THE EXERCISE ::
Select the lines that hold the word "materials" and copy each one.
--------------------------------
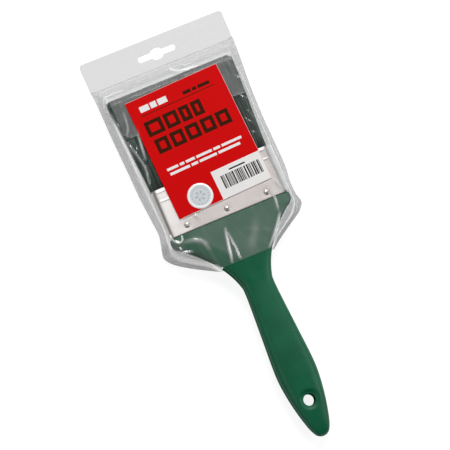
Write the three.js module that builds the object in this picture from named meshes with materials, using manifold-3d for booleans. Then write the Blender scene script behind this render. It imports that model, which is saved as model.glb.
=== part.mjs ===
// A 4 inch wall brush lying on its back in its hang-up film bag, in millimetres.
// +X runs across the brush, +Y towards the filament tips and +Z out of the brush's front.
// The origin is on the bag's flat back, below the middle of the ferrule's handle-side edge.
// Each piece is drawn round the ferrule's own middle, and the two groups at the end are raised.

import * as THREE from 'three';
import { mergeVertices } from 'three/addons/utils/BufferGeometryUtils.js';
import Module from 'manifold-3d';

const wasm = await Module();
wasm.setup();

// Clearances: pieces cut to fit each other, and pieces that only lie on each other.
const fitGap = 0.3;
const restGap = 0.05;

// Ferrule
const ferruleWidth = 100.6;
const ferruleThickness = 20;
const ferruleLength = 40.5;
const ferruleWall = 0.5;
const ferruleSquareness = 9;
const beadRise = 0.35;
const beadHalfWidth = 0.8;
const beadPlaces = [30.3, 38];
const cavityHalfWidth = ferruleWidth / 2 - ferruleWall - fitGap;
const cavityHalfDepth = ferruleThickness / 2 - ferruleWall - fitGap;

// Handle
const handleLength = 187;
const tenonLength = 14;
const hangHoleRadius = 4.65;
const hangHoleY = -157.2;
const landRadius = 6.8;
const landHeight = 7.2;
const dishRadius = 9;
const dishHeight = 9.2;

// Nails
const nailPlaces = [-34, 0, 34];
const nailY = 5.2;
const shankRadius = 0.8;
const shankLength = 8;
const headRadius = 2.2;
const headHeight = 0.6;

// Filament pack and what holds it
const tipY = 123;
const tipHalfWidth = 54.5;
const epoxyBottom = tenonLength + fitGap;
const epoxyTop = 22;
const buttY = epoxyTop + fitGap;
const plugWidth = 92;
const plugThickness = 5;
const splitGap = 0.6;

// Printed card and its round seal
const cardWidth = 80.6;
const cardHeight = 103.6;
const cardThickness = 0.4;
const cardCentre = new THREE.Vector3(0.4, 64.5, ferruleThickness / 2 + 0.6);
const cardTurn = THREE.MathUtils.degToRad(2.3);
const sealRadius = 10.3;
const sealThickness = 0.2;
const sealPlace = new THREE.Vector2(-17.5, -41.2);

// Film bag
const filmWall = 0.4;
const bagBack = -11.35;
const bagFront = 11.9;
const foldHeight = -7;
const headerBottom = 138.5;
const headerTop = 164.5;
const headerHalfWidth = 63;
const headerThickness = 0.6;
const headerCorner = 3;
const slotWidth = 33;
const slotHeight = 5;
const slotHumpWidth = 9.7;
const slotHumpHeight = 10;
const slotY = headerTop - 14.6;

const materials = {
  plastic: new THREE.MeshStandardMaterial({ color: 0x1a5239, roughness: 0.35 }),
  steel: new THREE.MeshStandardMaterial({ color: 0xc9c6c0, roughness: 0.3, metalness: 1 }),
  nail: new THREE.MeshStandardMaterial({ color: 0xb0aca5, roughness: 0.35, metalness: 1 }),
  filament: new THREE.MeshStandardMaterial({ color: 0x40544a, roughness: 0.6 }),
  beech: new THREE.MeshStandardMaterial({ color: 0xb98f5f, roughness: 0.8 }),
  resin: new THREE.MeshStandardMaterial({ color: 0xd9cfa6, roughness: 0.4 }),
  film: new THREE.MeshStandardMaterial({ color: 0xdedede, roughness: 0.2 }),
  card: new THREE.MeshStandardMaterial({ color: 0xd0080c, roughness: 0.5 }),
  foil: new THREE.MeshStandardMaterial({ color: 0xbdc1c1, roughness: 0.3, metalness: 0.6 }),
};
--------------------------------
RESPONSE TO THE TASK ::
Write the three.js module that builds the object in this picture from named meshes with materials, using manifold-3d for booleans. Then write the Blender scene script behind this render. It imports that model, which is saved as model.glb.
const materials = {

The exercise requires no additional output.